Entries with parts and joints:
::::::::
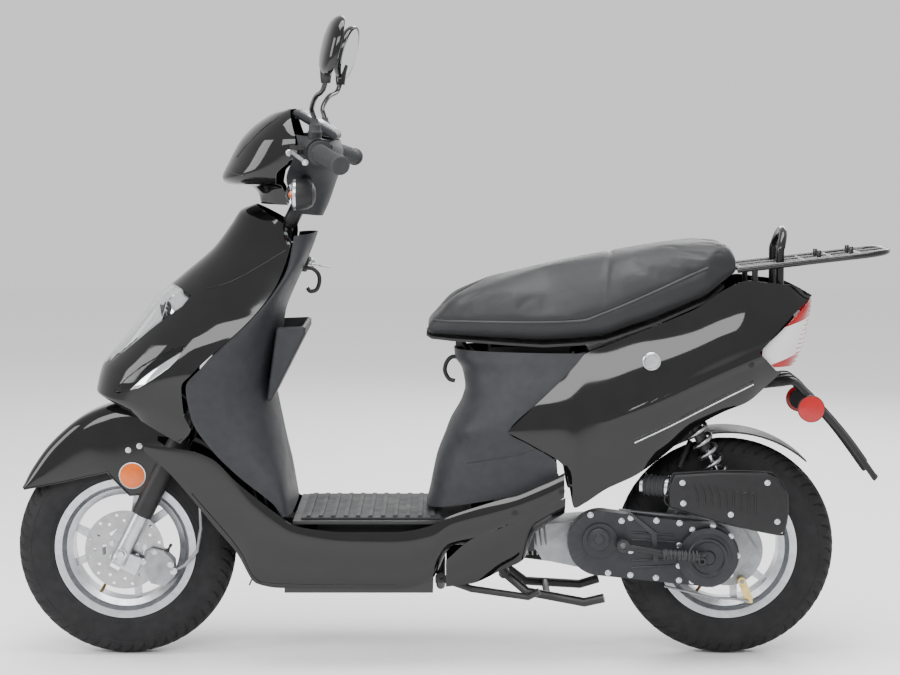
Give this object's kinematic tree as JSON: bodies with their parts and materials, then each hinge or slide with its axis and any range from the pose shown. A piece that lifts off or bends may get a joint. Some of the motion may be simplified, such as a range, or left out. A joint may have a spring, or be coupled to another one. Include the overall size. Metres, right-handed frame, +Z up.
{
  "type": "step-through moped scooter",
  "caption": "Step-through moped scooter with swinging engine unit, telescopic front fork, cast wheels, padded seat over storage and a tubular rear carrier.",
  "frame": {"origin": "centre of the bounding box, on the ground plane under the tyres", "axes": "+X forward along the vehicle, +Y to the rider's left, +Z up"},
  "size_m": [1.722, 0.713, 1.2536],
  "materials": {
    "frame_steel": "satin",
    "body_gloss": "gloss",
    "matt_trim": "matt",
    "black_plastic": "matt",
    "clear_lens": "clear",
    "rear_lens": "clear",
    "bright_metal": "polished",
    "mat_rubber": "matt",
    "grip_rubber": "matt",
    "tyre_rubber": "matt",
    "alloy": "satin",
    "cast_alloy": "cast",
    "cover_grey": "satin",
    "black_metal": "gloss",
    "exhaust_black": "matt",
    "disc_steel": "brushed",
    "spring_steel": "satin",
    "zinc_yellow": "plated",
    "seat_vinyl": "matt grain",
    "switch_yellow": "matt"
  },
  "bodies": {
    "chassis": {"main_frame": "frame_steel", "front_fairing": "body_gloss", "lamp_housings": "bright_metal", "front_lenses": "clear_lens", "leg_shield": "matt_trim", "inner_fender": "black_plastic", "footboard": "matt_trim", "foot_mat": "mat_rubber", "left_side_skirt": "body_gloss", "right_side_skirt": "body_gloss", "belly_pan": "black_plastic", "seat_base_cover": "matt_trim", "left_tail_panel": "body_gloss", "right_tail_panel": "body_gloss", "rear_lenses": "rear_lens", "rear_mudguard": "black_plastic", "luggage_rack": "black_metal", "storage_bucket": "black_plastic", "fuel_tank": "black_plastic"},
    "steering": {"handlebar": "frame_steel", "headset_cowl": "body_gloss", "headset_back": "matt_trim", "left_grip": "grip_rubber", "switch_housings": "black_plastic", "fork_crown": "frame_steel", "front_fender": "body_gloss"},
    "sliders": {"fork_sliders": "alloy", "brake_caliper": "black_metal"},
    "front_wheel": {"front_rim": "alloy", "front_tyre": "tyre_rubber", "brake_disc": "disc_steel"},
    "engine": {"crankcase": "cast_alloy", "cvt_cover": "cover_grey", "air_filter_box": "black_plastic", "exhaust": "exhaust_black", "rear_hugger": "black_plastic"},
    "rear_wheel": {"rear_rim": "alloy", "rear_tyre": "tyre_rubber"},
    "kick_arm": {"kick_lever": "black_metal"},
    "kick_foot": {"kick_pedal": "grip_rubber"},
    "shock_upper": {"shock_body": "black_metal", "shock_spring": "spring_steel"},
    "shock_lower": {"shock_rod": "disc_steel"},
    "rear_brake": {"rear_brake_arm": "zinc_yellow"},
    "centre_stand_leg": {"centre_stand": "black_metal"},
    "side_stand_leg": {"side_stand": "black_metal"},
    "seat": {"seat_cushion": "seat_vinyl", "seat_base": "black_plastic"},
    "left_lever": {"left_brake_lever": "alloy"},
    "right_lever": {"right_brake_lever": "alloy"},
    "throttle": {"throttle_grip": "grip_rubber"},
    "starter": {"starter_button": "switch_yellow"},
    "horn": {"horn_button": "black_plastic"},
    "beam": {"beam_switch": "black_plastic"},
    "indicator": {"indicator_switch": "black_plastic"},
    "left_mirror_head": {"left_mirror": "body_gloss"},
    "right_mirror_head": {"right_mirror": "body_gloss"},
    "key": {"ignition_key": "bright_metal"},
    "lock": {"seat_lock": "bright_metal"},
    "cap": {"fuel_cap": "black_plastic"}
  },
  "joints": [
    {"name": "steering_turn", "type": "hinge", "parent": "chassis", "child": "steering", "pos_m": [0.645, 0, 0.216], "axis": [-0.454, 0, 0.891], "range_deg": [-35, 35]},
    {"name": "fork_travel", "type": "slide", "parent": "steering", "child": "sliders", "axis": [-0.454, 0, 0.891], "range_m": [0, 0.055], "stiffness_N_per_m": 10000, "springref_m": -0.05},
    {"name": "front_wheel_spin", "type": "hinge", "parent": "sliders", "child": "front_wheel", "pos_m": [0.645, 0, 0.216], "axis": [0, 1, 0], "continuous": true},
    {"name": "engine_swing", "type": "hinge", "parent": "chassis", "child": "engine", "pos_m": [-0.15, 0, 0.23], "axis": [0, 1, 0], "range_deg": [0, 6], "stiffness_Nm_per_rad": 1500, "springref_deg": -11.46},
    {"name": "rear_wheel_spin", "type": "hinge", "parent": "engine", "child": "rear_wheel", "pos_m": [-0.545, 0, 0.216], "axis": [0, 1, 0], "continuous": true},
    {"name": "shock_tilt", "type": "hinge", "parent": "chassis", "child": "shock_upper", "pos_m": [-0.445, 0.08, 0.533], "axis": [0, 1, 0], "range_deg": [0, 3]},
    {"name": "shock_stroke", "type": "slide", "parent": "shock_upper", "child": "shock_lower", "axis": [0.4332, 0, 0.9013], "range_m": [0, 0.045], "deforming": ["shock_spring"]},
    {"name": "kick_start", "type": "hinge", "parent": "engine", "child": "kick_arm", "pos_m": [-0.334, 0.139, 0.24], "axis": [0, 1, 0], "range_deg": [-50, 0], "stiffness_Nm_per_rad": 2, "springref_deg": 28.65},
    {"name": "kick_pedal_fold", "type": "hinge", "parent": "kick_arm", "child": "kick_foot", "pos_m": [-0.486, 0.142, 0.211], "axis": [0, 0, 1], "range_deg": [0, 90]},
    {"name": "rear_brake_cam", "type": "hinge", "parent": "engine", "child": "rear_brake", "pos_m": [-0.572, 0.078, 0.158], "axis": [0, 1, 0], "range_deg": [-20, 0], "stiffness_Nm_per_rad": 1, "springref_deg": 28.65},
    {"name": "centre_stand_fold", "type": "hinge", "parent": "chassis", "child": "centre_stand_leg", "pos_m": [-0.105, 0, 0.168], "axis": [0, 1, 0], "range_deg": [-80, 0], "stiffness_Nm_per_rad": 6, "springref_deg": 40.11},
    {"name": "side_stand_fold", "type": "hinge", "parent": "chassis", "child": "side_stand_leg", "pos_m": [0.02, 0.116, 0.17], "axis": [0, 0.8192, 0.5736], "range_deg": [-80, 0], "stiffness_Nm_per_rad": 2, "springref_deg": 34.38},
    {"name": "seat_lift", "type": "hinge", "parent": "chassis", "child": "seat", "pos_m": [-0.016, 0, 0.627], "axis": [0, 1, 0], "range_deg": [0, 60]},
    {"name": "left_lever_pull", "type": "hinge", "parent": "steering", "child": "left_lever", "pos_m": [0.295, 0.186, 1.002], "axis": [0, 0, 1], "range_deg": [0, 14], "stiffness_Nm_per_rad": 1, "springref_deg": -17.19},
    {"name": "right_lever_pull", "type": "hinge", "parent": "steering", "child": "right_lever", "pos_m": [0.295, -0.186, 1.002], "axis": [0, 0, -1], "range_deg": [0, 14], "stiffness_Nm_per_rad": 1, "springref_deg": -17.19},
    {"name": "throttle_twist", "type": "hinge", "parent": "steering", "child": "throttle", "pos_m": [0.252, -0.19, 1.003], "axis": [-0.3433, -0.927, -0.1511], "range_deg": [0, 70], "stiffness_Nm_per_rad": 0.3, "springref_deg": -17.19},
    {"name": "starter_press", "type": "slide", "parent": "steering", "child": "starter", "axis": [1, 0, 0], "range_m": [0, 0.003], "stiffness_N_per_m": 300, "springref_m": -0.003},
    {"name": "horn_press", "type": "slide", "parent": "steering", "child": "horn", "axis": [1, 0, 0], "range_m": [0, 0.003], "stiffness_N_per_m": 300, "springref_m": -0.003},
    {"name": "beam_press", "type": "slide", "parent": "steering", "child": "beam", "axis": [1, 0, 0], "range_m": [0, 0.003], "stiffness_N_per_m": 300, "springref_m": -0.003},
    {"name": "indicator_press", "type": "slide", "parent": "steering", "child": "indicator", "axis": [1, 0, 0], "range_m": [0, 0.003], "stiffness_N_per_m": 300, "springref_m": -0.003},
    {"name": "left_mirror_aim", "type": "hinge", "parent": "steering", "child": "left_mirror_head", "pos_m": [0.23, 0.286, 1.136], "axis": [0, 0, 1], "range_deg": [-20, 20]},
    {"name": "right_mirror_aim", "type": "hinge", "parent": "steering", "child": "right_mirror_head", "pos_m": [0.23, -0.286, 1.136], "axis": [0, 0, 1], "range_deg": [-20, 20]},
    {"name": "key_turn", "type": "hinge", "parent": "chassis", "child": "key", "pos_m": [0.284, -0.045, 0.776], "axis": [-0.9848, 0, -0.1736], "range_deg": [0, 90]},
    {"name": "seat_lock_turn", "type": "hinge", "parent": "chassis", "child": "lock", "pos_m": [-0.385, 0.146, 0.601], "axis": [0, 1, 0], "range_deg": [0, 90]},
    {"name": "fuel_cap_turn", "type": "hinge", "parent": "chassis", "child": "cap", "pos_m": [-0.52, 0, 0.687], "axis": [0, 0, 1], "range_deg": [0, 90]}
  ],
  "couplings": [
    {"joint": "shock_tilt", "follows": "engine_swing", "ratio": 0.428},
    {"joint": "shock_stroke", "follows": "engine_swing", "m_per_rad": 0.4003}
  ]
}
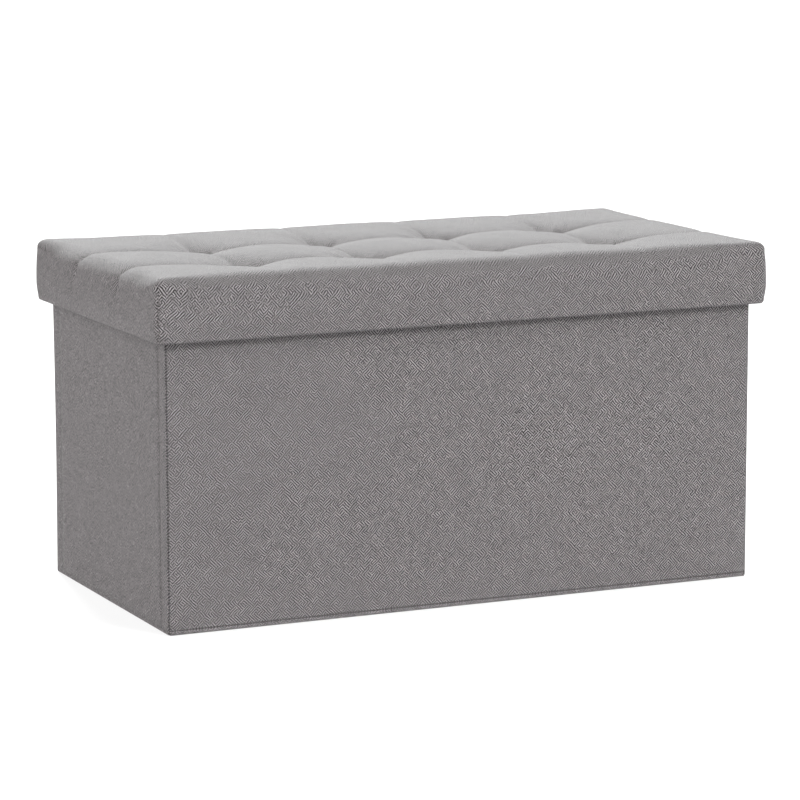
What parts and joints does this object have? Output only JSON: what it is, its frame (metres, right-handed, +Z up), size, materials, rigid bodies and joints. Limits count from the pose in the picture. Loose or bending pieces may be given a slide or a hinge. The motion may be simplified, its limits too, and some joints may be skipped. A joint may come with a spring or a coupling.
{
  "type": "storage bench",
  "caption": "Folding fabric storage bench: a rectangular lined box with a creased fold at each end, a flip-up base and a lift-off tufted seat lid.",
  "frame": {"origin": "centre of the base, on the surface that the bench stands on, below the middle of the overall box", "axes": "+X along the length, +Z up, -Y to the front wall, which carries the base flap's hinge"},
  "size_m": [0.76, 0.4, 0.4],
  "materials": {
    "linen": "mottled mid-grey linen-look twill upholstery fabric, matte",
    "lining": "dark grey nonwoven lining, matte",
    "board": "raw medium-density fibreboard",
    "foam": "cream polyurethane seat foam",
    "thread": "grey bonded sewing thread",
    "ribbon": "dark grey woven ribbon"
  },
  "bodies": {
    "front_wall": {"front_fabric": "linen", "front_board": "board", "front_lining": "lining", "front_bottom_binding": "linen", "front_left_corner_binding": "linen", "front_right_corner_binding": "linen"},
    "left_front_end": {"left_front_end_fabric": "linen", "left_front_end_board": "board", "left_front_end_lining": "lining"},
    "left_rear_end": {"left_rear_end_fabric": "linen", "left_rear_end_board": "board", "left_rear_end_lining": "lining"},
    "right_front_end": {"right_front_end_fabric": "linen", "right_front_end_board": "board", "right_front_end_lining": "lining"},
    "right_rear_end": {"right_rear_end_fabric": "linen", "right_rear_end_board": "board", "right_rear_end_lining": "lining"},
    "rear_wall": {"rear_fabric": "linen", "rear_board": "board", "rear_lining": "lining", "rear_left_corner_binding": "linen", "rear_right_corner_binding": "linen"},
    "base_flap": {"base_underside_cover": "linen", "base_board": "board", "base_top_cover": "lining", "base_pull_ribbon": "ribbon"},
    "lid": {"lid_cover": "linen", "lid_foam": "foam", "lid_board": "board", "lid_lining": "lining", "lid_front_rail": "board", "lid_rear_rail": "board", "lid_left_rail": "board", "lid_right_rail": "board", "lid_tuft_thread_1": "thread", "lid_tuft_thread_2": "thread", "lid_tuft_thread_3": "thread", "lid_tuft_thread_4": "thread", "lid_tuft_thread_5": "thread", "lid_tuft_thread_6": "thread", "lid_tuft_thread_7": "thread", "lid_tuft_thread_8": "thread"}
  },
  "joints": [
    {"name": "lid_lift", "type": "slide", "parent": "front_wall", "child": "lid", "axis": [0, 0, 1], "range_m": [0, 0.42]},
    {"name": "base_flap_lift", "type": "hinge", "parent": "front_wall", "child": "base_flap", "pos_m": [0, -0.1817, 0.004], "axis": [1, 0, 0], "range_deg": [0, 90]},
    {"name": "box_fold", "type": "hinge", "parent": "front_wall", "child": "left_front_end", "pos_m": [-0.362, -0.177, 0.184], "axis": [0, 0, -1], "range_deg": [0, 88]},
    {"name": "left_crease", "type": "hinge", "parent": "left_front_end", "child": "left_rear_end", "pos_m": [-0.367, 0.0025, 0.184], "axis": [0, 0, 1], "range_deg": [0, 176]},
    {"name": "rear_corner", "type": "hinge", "parent": "left_rear_end", "child": "rear_wall", "pos_m": [-0.362, 0.182, 0.184], "axis": [0, 0, -1], "range_deg": [0, 88]},
    {"name": "right_front_corner", "type": "hinge", "parent": "front_wall", "child": "right_front_end", "pos_m": [0.362, -0.177, 0.184], "axis": [0, 0, 1], "range_deg": [0, 88]},
    {"name": "right_crease", "type": "hinge", "parent": "right_front_end", "child": "right_rear_end", "pos_m": [0.367, 0.0025, 0.184], "axis": [0, 0, -1], "range_deg": [0, 176]}
  ],
  "couplings": [
    {"joint": "left_crease", "follows": "box_fold", "ratio": 2},
    {"joint": "rear_corner", "follows": "box_fold", "ratio": 1},
    {"joint": "right_front_corner", "follows": "box_fold", "ratio": 1},
    {"joint": "right_crease", "follows": "box_fold", "ratio": 2}
  ]
}
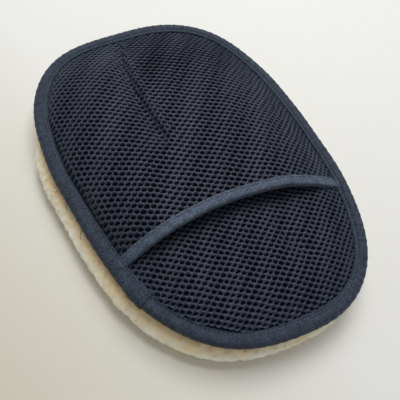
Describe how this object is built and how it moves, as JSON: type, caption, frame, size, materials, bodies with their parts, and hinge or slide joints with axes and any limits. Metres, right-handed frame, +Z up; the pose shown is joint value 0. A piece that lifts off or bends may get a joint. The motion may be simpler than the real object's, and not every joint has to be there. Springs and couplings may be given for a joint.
{
  "type": "grooming mitt",
  "caption": "Oval grooming mitt: a cream wool-pile pad with a dark air-mesh back, a domed mesh hand pocket open at the wrist side, and tape-bound edges.",
  "frame": {"origin": "middle of the mitt's outline, on the surface that its pile lies on", "axes": "+Z up out of the mesh back, +Y from the wrist to the fingertips, +X to the right seen from above"},
  "size_m": [0.189, 0.2521, 0.0402],
  "materials": {
    "wool_pile": "matt, lumpy cream wool pile",
    "knitted_ground": "matt knit",
    "spacer_mesh": "matt navy polyester spacer knit",
    "binding_tape": "semi-matt woven tape",
    "sewing_thread": "slightly glossy polyester thread"
  },
  "bodies": {
    "pad": {"wool_pile": "wool_pile", "pile_ground": "knitted_ground", "base_mesh_panel": "spacer_mesh", "pocket_margin": "spacer_mesh", "perimeter_binding": "binding_tape", "binding_join": "binding_tape", "perimeter_needle_thread": "sewing_thread", "perimeter_bobbin_thread": "sewing_thread", "upper_thread_tail": "sewing_thread", "lower_thread_tail": "sewing_thread"},
    "pocket": {"pocket_panel": "spacer_mesh", "pocket_edge_binding": "binding_tape", "pocket_needle_thread": "sewing_thread", "pocket_bobbin_thread": "sewing_thread", "dart_thread": "sewing_thread"}
  },
  "joints": [
    {"name": "pocket_lift", "type": "hinge", "parent": "pad", "child": "pocket", "pos_m": [0, 0.1135, 0.0215], "axis": [-1, 0, 0], "range_deg": [0, 9]}
  ]
}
::::::::
*REQUIREMENTS:* All lines in the data that contain the word "each" should be copied.

*FINAL RESULT:*
Give this object's kinematic tree as JSON: bodies with their parts and materials, then each hinge or slide with its axis and any range from the pose shown. A piece that lifts off or bends may get a joint. Some of the motion may be simplified, such as a range, or left out. A joint may have a spring, or be coupled to another one. Include the overall size. Metres, right-handed frame, +Z up.
  "caption": "Folding fabric storage bench: a rectangular lined box with a creased fold at each end, a flip-up base and a lift-off tufted seat lid.",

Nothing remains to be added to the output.